### [Extracted information]
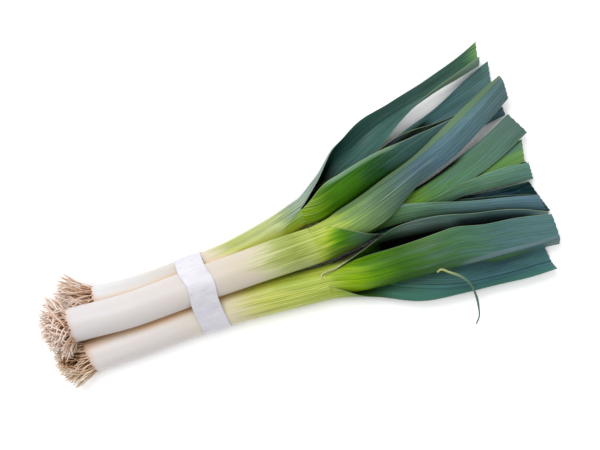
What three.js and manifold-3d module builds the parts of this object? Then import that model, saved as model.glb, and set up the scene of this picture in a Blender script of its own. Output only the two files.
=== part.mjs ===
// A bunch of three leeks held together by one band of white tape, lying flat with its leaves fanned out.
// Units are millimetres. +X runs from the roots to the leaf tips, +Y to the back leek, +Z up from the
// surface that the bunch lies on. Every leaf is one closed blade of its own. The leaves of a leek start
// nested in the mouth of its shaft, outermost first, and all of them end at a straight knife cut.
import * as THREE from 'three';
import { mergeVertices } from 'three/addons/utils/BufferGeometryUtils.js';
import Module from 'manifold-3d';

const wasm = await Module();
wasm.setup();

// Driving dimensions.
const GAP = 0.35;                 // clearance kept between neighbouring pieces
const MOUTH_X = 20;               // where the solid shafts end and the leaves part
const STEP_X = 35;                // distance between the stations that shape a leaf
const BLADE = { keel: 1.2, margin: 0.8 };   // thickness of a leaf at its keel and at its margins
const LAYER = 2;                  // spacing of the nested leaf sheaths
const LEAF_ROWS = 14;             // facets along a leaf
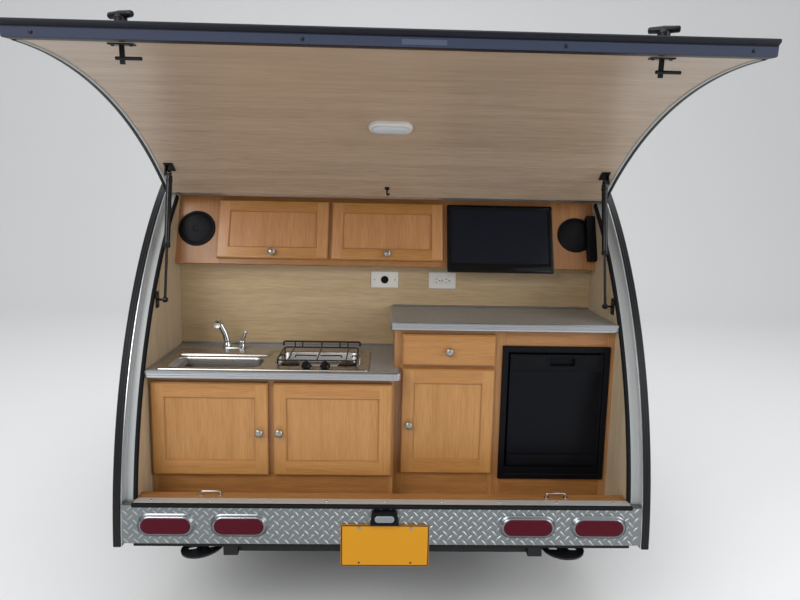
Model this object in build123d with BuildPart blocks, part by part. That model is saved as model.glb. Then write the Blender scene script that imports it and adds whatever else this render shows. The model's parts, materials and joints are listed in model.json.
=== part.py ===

==

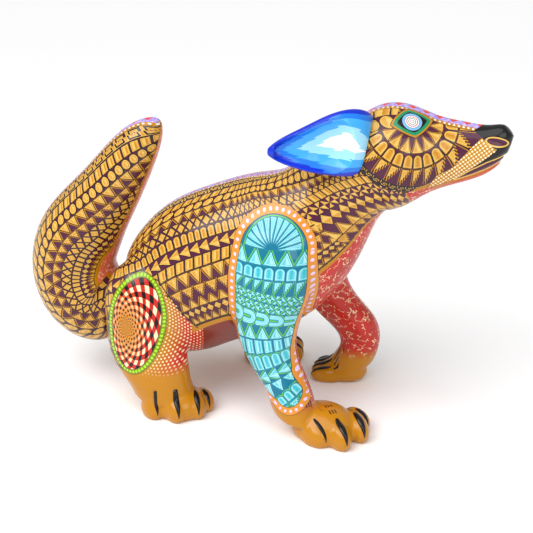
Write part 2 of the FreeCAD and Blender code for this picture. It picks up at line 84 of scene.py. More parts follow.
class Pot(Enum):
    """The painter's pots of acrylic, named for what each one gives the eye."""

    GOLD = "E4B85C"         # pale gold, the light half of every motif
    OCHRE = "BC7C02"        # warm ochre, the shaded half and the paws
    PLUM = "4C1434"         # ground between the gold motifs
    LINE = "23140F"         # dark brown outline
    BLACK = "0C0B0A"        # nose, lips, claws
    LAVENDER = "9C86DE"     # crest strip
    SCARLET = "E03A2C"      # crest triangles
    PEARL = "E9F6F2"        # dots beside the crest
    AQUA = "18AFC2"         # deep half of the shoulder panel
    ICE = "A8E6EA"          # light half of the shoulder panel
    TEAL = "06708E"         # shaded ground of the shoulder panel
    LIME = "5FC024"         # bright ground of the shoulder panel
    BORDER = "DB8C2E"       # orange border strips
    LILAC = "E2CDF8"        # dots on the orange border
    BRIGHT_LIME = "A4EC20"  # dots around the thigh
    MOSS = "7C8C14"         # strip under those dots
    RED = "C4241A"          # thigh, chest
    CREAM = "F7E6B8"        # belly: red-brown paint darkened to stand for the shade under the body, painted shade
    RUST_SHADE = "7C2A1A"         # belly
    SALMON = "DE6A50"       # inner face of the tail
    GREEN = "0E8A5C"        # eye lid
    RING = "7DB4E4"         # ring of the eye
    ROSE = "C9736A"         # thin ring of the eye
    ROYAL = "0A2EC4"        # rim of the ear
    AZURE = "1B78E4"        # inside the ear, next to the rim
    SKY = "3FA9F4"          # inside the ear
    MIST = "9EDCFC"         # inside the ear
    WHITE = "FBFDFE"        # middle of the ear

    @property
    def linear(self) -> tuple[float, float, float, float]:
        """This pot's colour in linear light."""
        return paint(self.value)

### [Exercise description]
Exactly reproduce the stretch from the line with "Write part 2" through the line with "painter's pots of", including both ends and nothing else.

### [Expected answer]
Write part 2 of the FreeCAD and Blender code for this picture. It picks up at line 84 of scene.py. More parts follow.
class Pot(Enum):
    """The painter's pots of acrylic, named for what each one gives the eye."""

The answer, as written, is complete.